━━━━━ Dataset excerpt

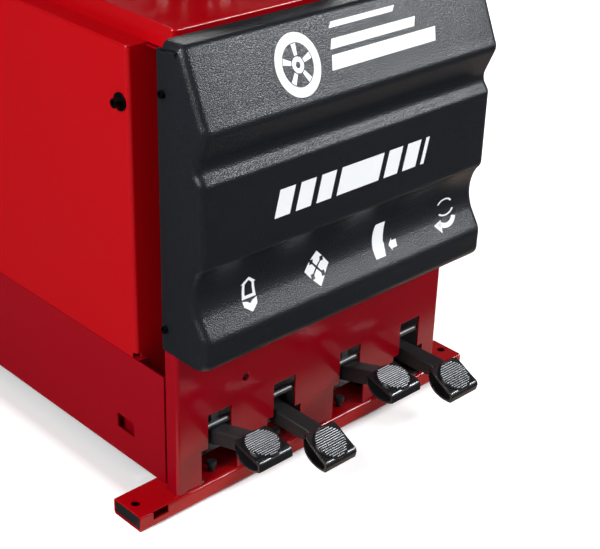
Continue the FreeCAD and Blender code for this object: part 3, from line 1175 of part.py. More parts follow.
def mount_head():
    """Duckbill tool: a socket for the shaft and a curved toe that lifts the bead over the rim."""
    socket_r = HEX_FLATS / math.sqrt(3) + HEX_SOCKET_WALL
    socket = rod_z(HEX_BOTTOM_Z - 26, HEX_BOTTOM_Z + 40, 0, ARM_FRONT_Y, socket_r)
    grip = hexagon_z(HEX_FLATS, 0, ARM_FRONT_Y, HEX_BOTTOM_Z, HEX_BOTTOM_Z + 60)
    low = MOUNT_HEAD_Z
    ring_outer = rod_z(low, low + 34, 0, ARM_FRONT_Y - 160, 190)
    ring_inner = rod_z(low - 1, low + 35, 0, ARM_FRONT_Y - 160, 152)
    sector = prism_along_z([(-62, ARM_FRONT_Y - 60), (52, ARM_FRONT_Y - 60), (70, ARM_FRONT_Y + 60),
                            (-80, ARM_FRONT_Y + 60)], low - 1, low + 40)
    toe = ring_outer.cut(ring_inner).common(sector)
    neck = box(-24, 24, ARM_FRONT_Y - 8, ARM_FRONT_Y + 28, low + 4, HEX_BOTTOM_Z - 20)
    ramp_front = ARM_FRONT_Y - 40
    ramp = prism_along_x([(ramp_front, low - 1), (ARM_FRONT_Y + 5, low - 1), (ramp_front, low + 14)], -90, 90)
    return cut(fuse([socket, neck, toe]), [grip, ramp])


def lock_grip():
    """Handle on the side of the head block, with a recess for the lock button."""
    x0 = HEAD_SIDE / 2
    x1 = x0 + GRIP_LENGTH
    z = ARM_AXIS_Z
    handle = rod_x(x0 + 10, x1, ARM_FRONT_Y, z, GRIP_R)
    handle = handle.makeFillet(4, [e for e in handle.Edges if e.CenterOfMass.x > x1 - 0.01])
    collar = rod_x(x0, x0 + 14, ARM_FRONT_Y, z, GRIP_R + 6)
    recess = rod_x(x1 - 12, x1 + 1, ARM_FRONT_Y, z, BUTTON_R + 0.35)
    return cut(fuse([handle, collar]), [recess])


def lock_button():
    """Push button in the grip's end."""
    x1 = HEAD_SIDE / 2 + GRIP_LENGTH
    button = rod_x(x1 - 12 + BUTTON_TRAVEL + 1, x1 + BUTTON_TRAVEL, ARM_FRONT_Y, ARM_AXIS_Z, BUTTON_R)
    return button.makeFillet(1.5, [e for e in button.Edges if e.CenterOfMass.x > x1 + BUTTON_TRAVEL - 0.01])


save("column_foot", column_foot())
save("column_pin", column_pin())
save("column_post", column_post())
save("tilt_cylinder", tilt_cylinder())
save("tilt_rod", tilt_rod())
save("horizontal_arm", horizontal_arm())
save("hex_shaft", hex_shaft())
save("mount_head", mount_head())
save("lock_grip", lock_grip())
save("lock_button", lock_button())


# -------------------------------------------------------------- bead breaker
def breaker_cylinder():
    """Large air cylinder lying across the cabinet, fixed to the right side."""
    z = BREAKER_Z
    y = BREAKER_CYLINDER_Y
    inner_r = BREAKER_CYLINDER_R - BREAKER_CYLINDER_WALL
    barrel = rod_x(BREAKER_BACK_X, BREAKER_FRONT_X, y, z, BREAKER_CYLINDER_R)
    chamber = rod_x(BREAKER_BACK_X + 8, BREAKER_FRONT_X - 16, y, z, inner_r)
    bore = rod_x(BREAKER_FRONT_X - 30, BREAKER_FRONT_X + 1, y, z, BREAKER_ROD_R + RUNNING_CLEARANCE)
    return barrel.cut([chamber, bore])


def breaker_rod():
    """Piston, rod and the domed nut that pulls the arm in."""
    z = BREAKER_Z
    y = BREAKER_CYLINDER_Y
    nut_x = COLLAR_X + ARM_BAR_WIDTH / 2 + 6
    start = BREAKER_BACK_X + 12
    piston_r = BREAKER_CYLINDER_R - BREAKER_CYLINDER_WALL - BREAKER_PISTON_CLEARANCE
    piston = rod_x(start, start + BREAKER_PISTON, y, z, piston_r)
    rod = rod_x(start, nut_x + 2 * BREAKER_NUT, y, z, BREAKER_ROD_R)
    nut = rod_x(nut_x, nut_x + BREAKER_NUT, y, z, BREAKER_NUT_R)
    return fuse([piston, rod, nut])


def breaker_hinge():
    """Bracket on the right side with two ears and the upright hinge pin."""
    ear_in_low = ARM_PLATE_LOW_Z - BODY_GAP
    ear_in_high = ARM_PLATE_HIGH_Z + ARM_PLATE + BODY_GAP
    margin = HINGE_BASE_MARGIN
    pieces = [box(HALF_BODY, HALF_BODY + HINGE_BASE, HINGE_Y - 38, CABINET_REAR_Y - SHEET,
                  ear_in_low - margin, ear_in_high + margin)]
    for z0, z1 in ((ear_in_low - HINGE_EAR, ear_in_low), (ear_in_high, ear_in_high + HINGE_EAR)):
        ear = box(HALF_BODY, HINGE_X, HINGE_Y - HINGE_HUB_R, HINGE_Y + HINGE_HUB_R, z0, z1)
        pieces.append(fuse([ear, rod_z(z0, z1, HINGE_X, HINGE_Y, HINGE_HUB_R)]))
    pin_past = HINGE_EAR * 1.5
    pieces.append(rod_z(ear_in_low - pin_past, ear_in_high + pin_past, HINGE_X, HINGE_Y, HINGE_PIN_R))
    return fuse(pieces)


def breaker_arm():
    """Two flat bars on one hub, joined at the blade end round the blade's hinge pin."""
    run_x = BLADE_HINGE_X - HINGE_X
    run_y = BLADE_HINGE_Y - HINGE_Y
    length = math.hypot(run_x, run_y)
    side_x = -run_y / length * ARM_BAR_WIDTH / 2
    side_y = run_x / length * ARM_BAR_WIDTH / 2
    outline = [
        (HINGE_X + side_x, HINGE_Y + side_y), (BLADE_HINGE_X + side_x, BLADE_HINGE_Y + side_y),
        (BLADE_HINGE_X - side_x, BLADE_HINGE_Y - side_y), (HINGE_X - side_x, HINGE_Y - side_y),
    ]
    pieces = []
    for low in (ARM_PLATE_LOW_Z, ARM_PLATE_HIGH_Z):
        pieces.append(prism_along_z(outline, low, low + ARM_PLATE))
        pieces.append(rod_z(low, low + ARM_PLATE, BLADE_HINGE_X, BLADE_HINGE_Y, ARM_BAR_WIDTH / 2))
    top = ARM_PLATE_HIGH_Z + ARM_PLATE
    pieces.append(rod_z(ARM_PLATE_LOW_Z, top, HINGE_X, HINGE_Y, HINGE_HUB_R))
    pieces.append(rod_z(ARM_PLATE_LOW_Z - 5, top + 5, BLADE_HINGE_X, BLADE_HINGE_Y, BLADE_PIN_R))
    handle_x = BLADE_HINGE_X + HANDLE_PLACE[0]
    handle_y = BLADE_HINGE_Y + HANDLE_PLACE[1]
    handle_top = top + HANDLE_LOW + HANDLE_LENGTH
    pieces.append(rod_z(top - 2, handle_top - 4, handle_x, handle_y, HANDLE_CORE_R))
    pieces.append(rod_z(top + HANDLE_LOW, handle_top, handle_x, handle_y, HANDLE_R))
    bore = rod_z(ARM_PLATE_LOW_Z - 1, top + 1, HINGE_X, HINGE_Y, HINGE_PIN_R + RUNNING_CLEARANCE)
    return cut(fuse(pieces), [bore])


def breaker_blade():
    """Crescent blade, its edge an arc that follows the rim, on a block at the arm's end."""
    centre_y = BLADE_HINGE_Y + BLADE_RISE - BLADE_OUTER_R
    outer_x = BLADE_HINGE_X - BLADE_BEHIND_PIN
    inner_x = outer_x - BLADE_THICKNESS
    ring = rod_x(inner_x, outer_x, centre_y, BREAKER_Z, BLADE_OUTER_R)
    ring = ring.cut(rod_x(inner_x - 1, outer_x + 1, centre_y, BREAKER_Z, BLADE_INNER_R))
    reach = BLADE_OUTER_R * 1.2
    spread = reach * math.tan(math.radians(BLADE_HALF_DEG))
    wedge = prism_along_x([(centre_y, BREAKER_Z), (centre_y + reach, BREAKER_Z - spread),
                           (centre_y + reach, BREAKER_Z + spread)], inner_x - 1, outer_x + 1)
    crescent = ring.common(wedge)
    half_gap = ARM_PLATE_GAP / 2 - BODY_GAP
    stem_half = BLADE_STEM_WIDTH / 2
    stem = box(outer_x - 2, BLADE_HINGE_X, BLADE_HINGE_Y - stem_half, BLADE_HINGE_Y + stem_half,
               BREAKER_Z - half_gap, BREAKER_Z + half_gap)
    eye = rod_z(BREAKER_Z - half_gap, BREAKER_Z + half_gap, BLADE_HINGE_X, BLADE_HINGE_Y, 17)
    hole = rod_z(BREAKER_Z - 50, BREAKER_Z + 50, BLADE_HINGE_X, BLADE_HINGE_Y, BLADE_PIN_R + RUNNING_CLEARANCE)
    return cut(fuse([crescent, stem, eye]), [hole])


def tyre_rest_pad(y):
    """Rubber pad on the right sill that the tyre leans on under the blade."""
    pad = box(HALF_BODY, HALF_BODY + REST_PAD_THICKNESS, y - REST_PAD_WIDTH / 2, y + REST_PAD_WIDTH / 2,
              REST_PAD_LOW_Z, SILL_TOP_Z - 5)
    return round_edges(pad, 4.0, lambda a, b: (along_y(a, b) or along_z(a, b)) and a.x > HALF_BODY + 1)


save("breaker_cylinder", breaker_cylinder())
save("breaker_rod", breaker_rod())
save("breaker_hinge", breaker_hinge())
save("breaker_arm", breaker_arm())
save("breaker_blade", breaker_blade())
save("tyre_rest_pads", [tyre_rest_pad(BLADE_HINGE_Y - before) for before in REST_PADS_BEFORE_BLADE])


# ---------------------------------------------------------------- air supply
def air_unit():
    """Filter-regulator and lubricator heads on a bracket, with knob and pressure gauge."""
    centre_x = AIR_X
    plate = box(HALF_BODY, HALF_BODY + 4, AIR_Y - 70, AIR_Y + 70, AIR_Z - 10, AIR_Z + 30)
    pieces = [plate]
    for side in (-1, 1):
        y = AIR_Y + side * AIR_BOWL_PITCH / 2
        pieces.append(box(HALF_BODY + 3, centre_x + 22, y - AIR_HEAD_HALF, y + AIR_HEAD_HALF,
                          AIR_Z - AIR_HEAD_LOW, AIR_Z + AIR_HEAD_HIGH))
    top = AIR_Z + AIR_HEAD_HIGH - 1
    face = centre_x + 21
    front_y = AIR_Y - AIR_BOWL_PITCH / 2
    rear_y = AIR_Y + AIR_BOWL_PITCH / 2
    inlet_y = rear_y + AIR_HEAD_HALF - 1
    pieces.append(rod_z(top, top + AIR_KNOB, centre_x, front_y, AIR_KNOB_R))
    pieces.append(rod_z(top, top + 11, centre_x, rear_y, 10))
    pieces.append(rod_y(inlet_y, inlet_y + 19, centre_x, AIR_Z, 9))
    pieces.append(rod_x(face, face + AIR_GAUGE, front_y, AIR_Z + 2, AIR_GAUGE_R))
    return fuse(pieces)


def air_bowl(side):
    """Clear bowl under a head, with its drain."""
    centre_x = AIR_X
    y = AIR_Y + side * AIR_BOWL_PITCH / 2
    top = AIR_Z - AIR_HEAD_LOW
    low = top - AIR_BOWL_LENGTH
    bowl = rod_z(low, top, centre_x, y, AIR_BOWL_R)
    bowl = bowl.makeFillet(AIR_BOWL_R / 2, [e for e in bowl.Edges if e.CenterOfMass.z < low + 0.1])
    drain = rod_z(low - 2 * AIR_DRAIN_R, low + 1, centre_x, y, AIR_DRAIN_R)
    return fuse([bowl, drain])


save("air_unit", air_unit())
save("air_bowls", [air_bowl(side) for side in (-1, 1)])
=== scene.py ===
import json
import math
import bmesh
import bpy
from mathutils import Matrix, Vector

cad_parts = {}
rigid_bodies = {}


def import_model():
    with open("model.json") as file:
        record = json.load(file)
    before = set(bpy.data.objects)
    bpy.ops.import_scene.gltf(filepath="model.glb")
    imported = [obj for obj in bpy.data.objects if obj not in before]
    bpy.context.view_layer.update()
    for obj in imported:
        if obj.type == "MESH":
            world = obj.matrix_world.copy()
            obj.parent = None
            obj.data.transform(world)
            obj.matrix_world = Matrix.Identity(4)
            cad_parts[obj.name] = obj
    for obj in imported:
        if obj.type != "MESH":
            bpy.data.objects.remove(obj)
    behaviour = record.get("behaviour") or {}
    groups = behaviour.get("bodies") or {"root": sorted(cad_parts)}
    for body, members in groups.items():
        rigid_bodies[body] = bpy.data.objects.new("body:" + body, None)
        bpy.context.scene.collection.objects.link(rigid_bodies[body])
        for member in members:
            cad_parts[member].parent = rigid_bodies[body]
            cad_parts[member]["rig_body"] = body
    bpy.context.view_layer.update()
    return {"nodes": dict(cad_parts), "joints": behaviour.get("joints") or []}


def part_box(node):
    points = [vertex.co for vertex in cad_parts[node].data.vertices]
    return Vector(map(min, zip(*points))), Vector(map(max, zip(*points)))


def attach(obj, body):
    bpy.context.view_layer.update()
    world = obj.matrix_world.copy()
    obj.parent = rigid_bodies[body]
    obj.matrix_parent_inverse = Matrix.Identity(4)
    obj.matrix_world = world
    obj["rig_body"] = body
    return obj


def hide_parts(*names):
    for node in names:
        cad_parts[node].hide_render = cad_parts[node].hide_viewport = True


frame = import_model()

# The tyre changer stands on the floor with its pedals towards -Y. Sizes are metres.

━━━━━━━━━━

• To be done: Restate the listing exactly, starting at its first line and ending at the line where "return cut(fuse([socket, neck, toe]), [grip, ramp])" occurs; include both and no other lines.

• Exercise result:
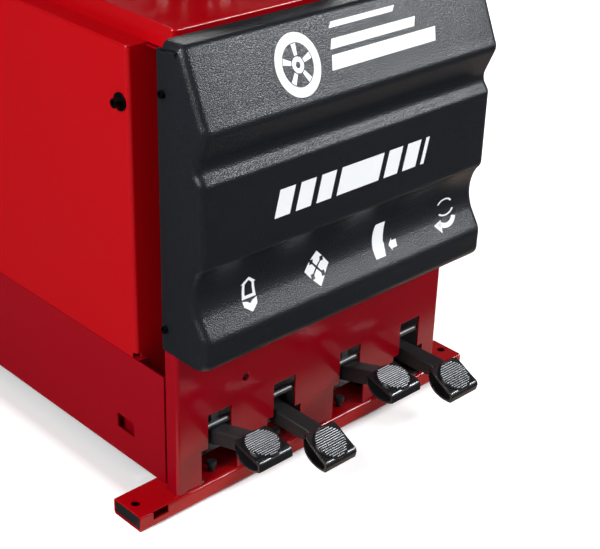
Continue the FreeCAD and Blender code for this object: part 3, from line 1175 of part.py. More parts follow.
def mount_head():
    """Duckbill tool: a socket for the shaft and a curved toe that lifts the bead over the rim."""
    socket_r = HEX_FLATS / math.sqrt(3) + HEX_SOCKET_WALL
    socket = rod_z(HEX_BOTTOM_Z - 26, HEX_BOTTOM_Z + 40, 0, ARM_FRONT_Y, socket_r)
    grip = hexagon_z(HEX_FLATS, 0, ARM_FRONT_Y, HEX_BOTTOM_Z, HEX_BOTTOM_Z + 60)
    low = MOUNT_HEAD_Z
    ring_outer = rod_z(low, low + 34, 0, ARM_FRONT_Y - 160, 190)
    ring_inner = rod_z(low - 1, low + 35, 0, ARM_FRONT_Y - 160, 152)
    sector = prism_along_z([(-62, ARM_FRONT_Y - 60), (52, ARM_FRONT_Y - 60), (70, ARM_FRONT_Y + 60),
                            (-80, ARM_FRONT_Y + 60)], low - 1, low + 40)
    toe = ring_outer.cut(ring_inner).common(sector)
    neck = box(-24, 24, ARM_FRONT_Y - 8, ARM_FRONT_Y + 28, low + 4, HEX_BOTTOM_Z - 20)
    ramp_front = ARM_FRONT_Y - 40
    ramp = prism_along_x([(ramp_front, low - 1), (ARM_FRONT_Y + 5, low - 1), (ramp_front, low + 14)], -90, 90)
    return cut(fuse([socket, neck, toe]), [grip, ramp])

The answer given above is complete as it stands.